The invisible hand theory also plays a crucial role in promoting competition among businesses. In a free market economy, businesses are not monopolies and must compete with each other to attract customers. This competition forces businesses to offer better quality products or services at a lower price, ultimately benefiting consumers. It also encourages businesses to be more efficient and cost-effective, as they strive to maximise profits in a competitive marketplace.
COMMON CRITICISMS
However, the invisible hand theory is not without its criticisms. One of the main criticisms is that it assumes that individuals always act in their own self-interest, which may not always be the case. In reality, individuals may have different motivations, such as altruism or social responsibility, that go beyond their own self-interest. This can lead to market failures, where the invisible hand may not be able to efficiently allocate resources.
Another criticism levelled at Adam Smith by socialists, or those following the business cycle theories espoused by John Maynard Keynes is that the invisible hand theory promotes income inequality, as those who are successful in pursuing their self-interests may accumulate more wealth and power, while others may struggle. This can lead to social and economic disparities within society, which can have negative consequences.
THE RELEVANCE OF ‘THE INVISIBLE HAND’
One of the primary ways in which the invisible hand is used in business is through the concept of supply and demand. According to Adam Smith, in a free market, the forces of supply and demand will automatically adjust to create an equilibrium price for goods and services.
This means that businesses can use the invisible hand to determine the price of their products or services based on the level of demand from consumers.
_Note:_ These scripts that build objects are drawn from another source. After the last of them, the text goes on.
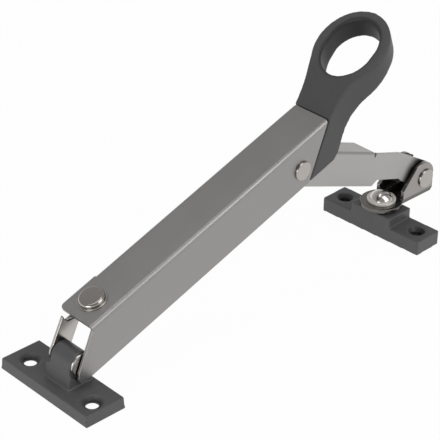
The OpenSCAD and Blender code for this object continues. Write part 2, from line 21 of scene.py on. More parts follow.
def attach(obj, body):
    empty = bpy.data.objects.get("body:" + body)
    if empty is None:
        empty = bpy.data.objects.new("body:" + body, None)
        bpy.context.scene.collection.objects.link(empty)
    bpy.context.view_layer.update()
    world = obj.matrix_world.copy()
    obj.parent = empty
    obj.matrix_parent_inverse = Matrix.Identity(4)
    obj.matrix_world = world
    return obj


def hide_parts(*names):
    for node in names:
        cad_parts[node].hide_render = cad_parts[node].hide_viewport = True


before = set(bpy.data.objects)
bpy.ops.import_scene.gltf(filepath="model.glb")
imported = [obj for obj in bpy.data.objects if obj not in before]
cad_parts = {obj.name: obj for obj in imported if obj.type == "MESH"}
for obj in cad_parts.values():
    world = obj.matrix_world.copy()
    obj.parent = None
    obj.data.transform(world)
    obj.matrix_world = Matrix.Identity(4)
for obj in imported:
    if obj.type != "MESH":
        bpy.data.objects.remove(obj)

MM = 0.001
LONG_ARM_PITCH = math.radians(19.3)
SHORT_ARM_PITCH = math.radians(-1.4)
WHITE = (1.0, 1.0, 1.0, 1.0)
LOG = logging.getLogger("window_stay")

Colour = tuple[float, float, float]
Number = Union[float, "Link"]


class Body(Enum):
    """The bodies of the stay, which turn against each other."""

    FRAME_PLATE = "frame_plate_body"
    BRACKET = "bracket_body"
    LONG_ARM = "long_arm_body"
    SHORT_ARM = "short_arm_body"
    FORK = "fork_body"
    SASH_PLATE = "sash_plate_body"


class Slot(Enum):
    """The record's material slots."""

    DARK_COAT = "dark_coat"
    SHEET = "sheet"
    POLISHED = "polished"
    WASHER = "washer"


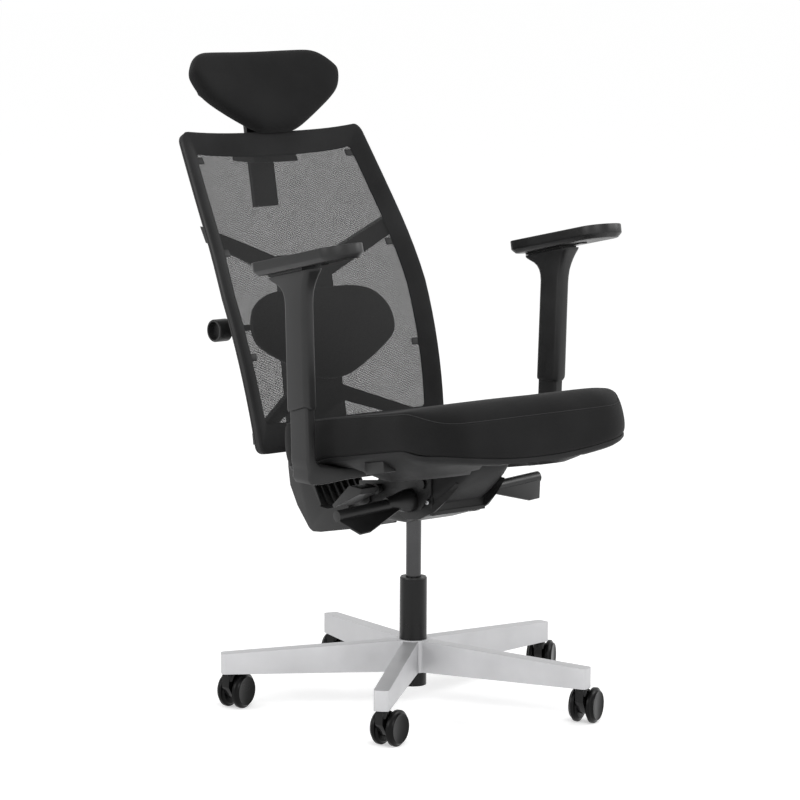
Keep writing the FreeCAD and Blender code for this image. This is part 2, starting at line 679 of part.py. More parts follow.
shell = new_body("seat_shell")
pad(shell, "XY_Plane",
    [("-shell_half", "shell_front + 60"), ("-shell_half + 70", "shell_front"),
     ("shell_half - 70", "shell_front"), ("shell_half", "shell_front + 60"),
     ("shell_half", "shell_rear - 50"), ("shell_half - 60", "shell_rear"),
     ("-shell_half + 60", "shell_rear"), ("-shell_half", "shell_rear - 50")], "0", "shell_thick")
# two lobes under the shell's front, outside the slide rails
for side, low in ((-1, "-shell_half + 4"), (1, "carrier_half + 2")):
    pad(shell, "YZ_Plane", [("-lobe_rear", "1"), ("-lobe_rear", "-lobe_deep"), ("-lobe_front", "-lobe_deep"),
                            ("-lobe_front - 78", "1")], low, "shell_half - carrier_half - 6")
    carve(shell, "XZ_Plane", [("%d * (shell_half + 1)" % side, "-0.5"), ("%d * (shell_half + 1)" % side, "-lobe_deep - 1"),
                              ("%d * 150" % side, "-lobe_deep - 1")], "lobe_rear - 10", "lobe_front + 78 - lobe_rear + 20",
          backward=False)
carve(shell, "XY_Plane",
      [("-shell_half - 1", "-handle_y - 29"), ("-shell_half + 26", "-handle_y - 29"),
       ("-shell_half + 26", "-handle_y + 29"), ("-shell_half - 1", "-handle_y + 29")],
      "shell_thick - 4", "shell_thick + lobe_deep")
place(shell, *SEAT, rotation=tilted("seat_tilt"))
keep(shell)

handle = new_body("slide_handle")
pad(handle, "XY_Plane",
    [("-shell_half - 4", "-handle_y - 26"), ("-shell_half + 23", "-handle_y - 26"),
     ("-shell_half + 23", "-handle_y + 26"), ("-shell_half - 4", "-handle_y + 26")],
    "-14", "shell_thick - 4.5 + 14")
place(handle, *SEAT, rotation=tilted("seat_tilt"))
keep(handle)

cushion = new_body("seat_cushion")
pad(cushion, "YZ_Plane",
    [("cushion_front + 20", "shell_thick + seat_gap"), ("cushion_front", "shell_thick + 20"),
     ("cushion_front + 4", "cushion_nose"), ("cushion_front + 40", "cushion_high - 12"),
     ("-160", "cushion_high"), ("cushion_rear - 60", "cushion_high"), ("cushion_rear", "cushion_high - 14"),
     ("cushion_rear - 8", "shell_thick + seat_gap")],
    "-cushion_half", "2 * cushion_half")
carve(cushion, "XY_Plane",
      [("-cushion_half - 1", "cushion_front - 1"), ("-cushion_half + cushion_corner", "cushion_front - 1"),
       ("-cushion_half - 1", "cushion_front + cushion_corner")], "150", "200")
carve(cushion, "XY_Plane",
      [("cushion_half + 1", "cushion_front - 1"), ("cushion_half - cushion_corner", "cushion_front - 1"),
       ("cushion_half + 1", "cushion_front + cushion_corner")], "150", "200")
carve(cushion, "XY_Plane",
      [("-cushion_half - 1", "cushion_rear + 1"), ("-cushion_half + cushion_corner", "cushion_rear + 1"),
       ("-cushion_half - 1", "cushion_rear - cushion_corner")], "150", "200")
carve(cushion, "XY_Plane",
      [("cushion_half + 1", "cushion_rear + 1"), ("cushion_half - cushion_corner", "cushion_rear + 1"),
       ("cushion_half + 1", "cushion_rear - cushion_corner")], "150", "200")
place(cushion, *SEAT, rotation=tilted("seat_tilt"))
keep(cushion)


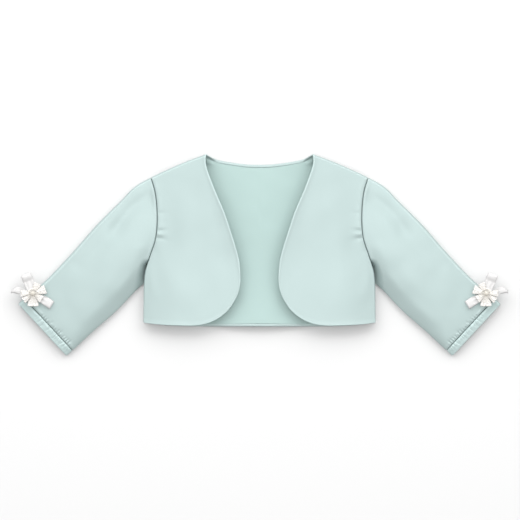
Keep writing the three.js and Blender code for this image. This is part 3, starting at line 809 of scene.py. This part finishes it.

For example, if there is a high demand for a particular product, the invisible hand will drive the price up, incentivising businesses to produce more of that product to meet the demand.
On the other hand, if there is low demand, the price will decrease, and businesses may choose to reduce production or offer discounts to attract customers.
Adam Smith’s the invisible hand also plays a role in competition between businesses. In a market economy, businesses must compete with each other to attract customers and make a profit. The invisible hand ensures that businesses that provide the best products or services at the most competitive prices will succeed, while those that don’t will fail. This creates a natural incentive for businesses to innovate, improve their products, and provide better customer service to stay ahead of their competitors.
The invisible hand is also used to guide businesses in making decisions about what products or services to offer. By following the principle of self-interest, businesses are motivated to produce goods and services that will be in demand by consumers. This means that businesses will focus on producing products that are profitable and meet the needs and wants of their customers, rather than producing goods that are not in demand.
As you can probably tell from this article, I am unapologetically somewhat of an Adam Smith fanboy.